### What is needed
Write the data out again, exactly as given.

### Provided data
------------------------------------------------------------
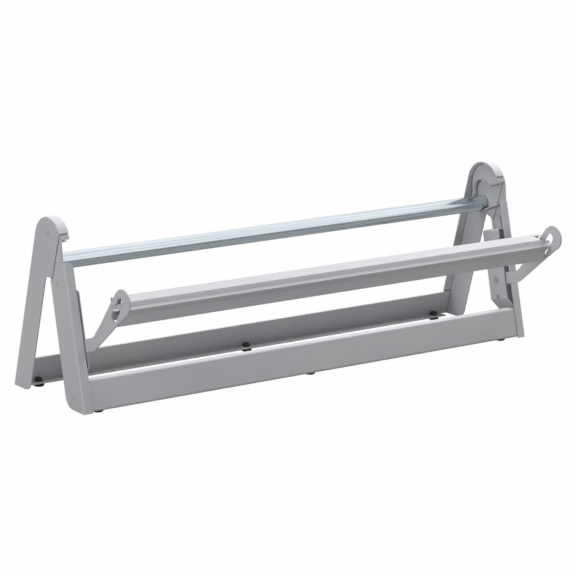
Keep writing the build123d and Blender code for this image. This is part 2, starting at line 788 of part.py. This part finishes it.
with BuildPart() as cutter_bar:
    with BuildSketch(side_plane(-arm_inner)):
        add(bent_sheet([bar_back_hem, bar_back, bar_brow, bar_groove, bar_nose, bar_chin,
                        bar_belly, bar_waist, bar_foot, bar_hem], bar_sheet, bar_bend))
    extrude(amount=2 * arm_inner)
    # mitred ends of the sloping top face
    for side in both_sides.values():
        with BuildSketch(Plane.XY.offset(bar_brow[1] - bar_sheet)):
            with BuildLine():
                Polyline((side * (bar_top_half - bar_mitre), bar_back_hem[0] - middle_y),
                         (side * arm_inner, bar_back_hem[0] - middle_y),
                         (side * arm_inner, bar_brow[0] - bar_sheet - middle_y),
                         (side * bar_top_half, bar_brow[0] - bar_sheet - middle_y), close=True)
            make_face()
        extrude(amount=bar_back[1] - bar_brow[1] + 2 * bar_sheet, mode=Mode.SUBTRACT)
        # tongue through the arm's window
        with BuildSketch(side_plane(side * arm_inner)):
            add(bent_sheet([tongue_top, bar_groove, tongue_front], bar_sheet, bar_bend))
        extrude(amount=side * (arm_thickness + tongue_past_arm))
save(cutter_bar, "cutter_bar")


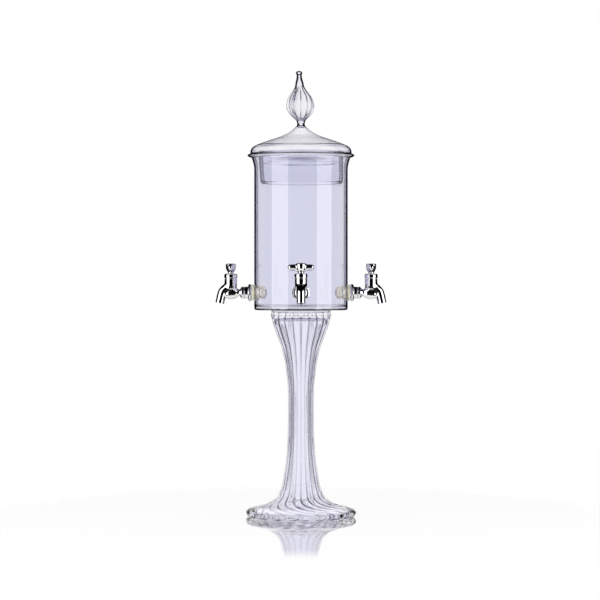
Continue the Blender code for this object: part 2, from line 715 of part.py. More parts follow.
------------------------------------------------------------
### Exercise answer
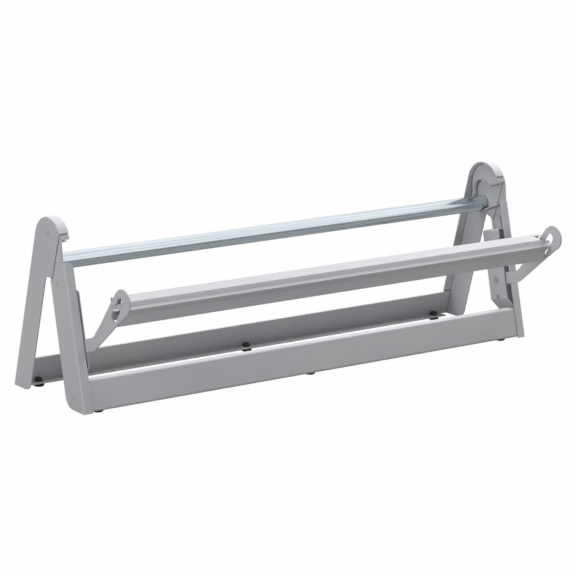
Keep writing the build123d and Blender code for this image. This is part 2, starting at line 788 of part.py. This part finishes it.
with BuildPart() as cutter_bar:
    with BuildSketch(side_plane(-arm_inner)):
        add(bent_sheet([bar_back_hem, bar_back, bar_brow, bar_groove, bar_nose, bar_chin,
                        bar_belly, bar_waist, bar_foot, bar_hem], bar_sheet, bar_bend))
    extrude(amount=2 * arm_inner)
    # mitred ends of the sloping top face
    for side in both_sides.values():
        with BuildSketch(Plane.XY.offset(bar_brow[1] - bar_sheet)):
            with BuildLine():
                Polyline((side * (bar_top_half - bar_mitre), bar_back_hem[0] - middle_y),
                         (side * arm_inner, bar_back_hem[0] - middle_y),
                         (side * arm_inner, bar_brow[0] - bar_sheet - middle_y),
                         (side * bar_top_half, bar_brow[0] - bar_sheet - middle_y), close=True)
            make_face()
        extrude(amount=bar_back[1] - bar_brow[1] + 2 * bar_sheet, mode=Mode.SUBTRACT)
        # tongue through the arm's window
        with BuildSketch(side_plane(side * arm_inner)):
            add(bent_sheet([tongue_top, bar_groove, tongue_front], bar_sheet, bar_bend))
        extrude(amount=side * (arm_thickness + tongue_past_arm))
save(cutter_bar, "cutter_bar")


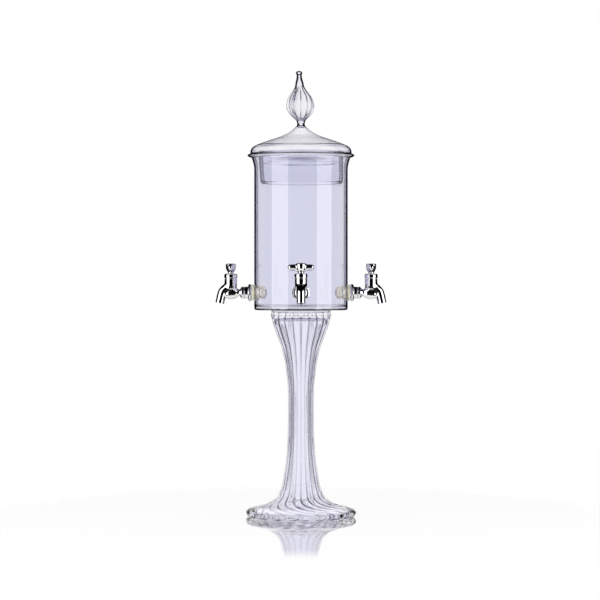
Continue the Blender code for this object: part 2, from line 715 of part.py. More parts follow.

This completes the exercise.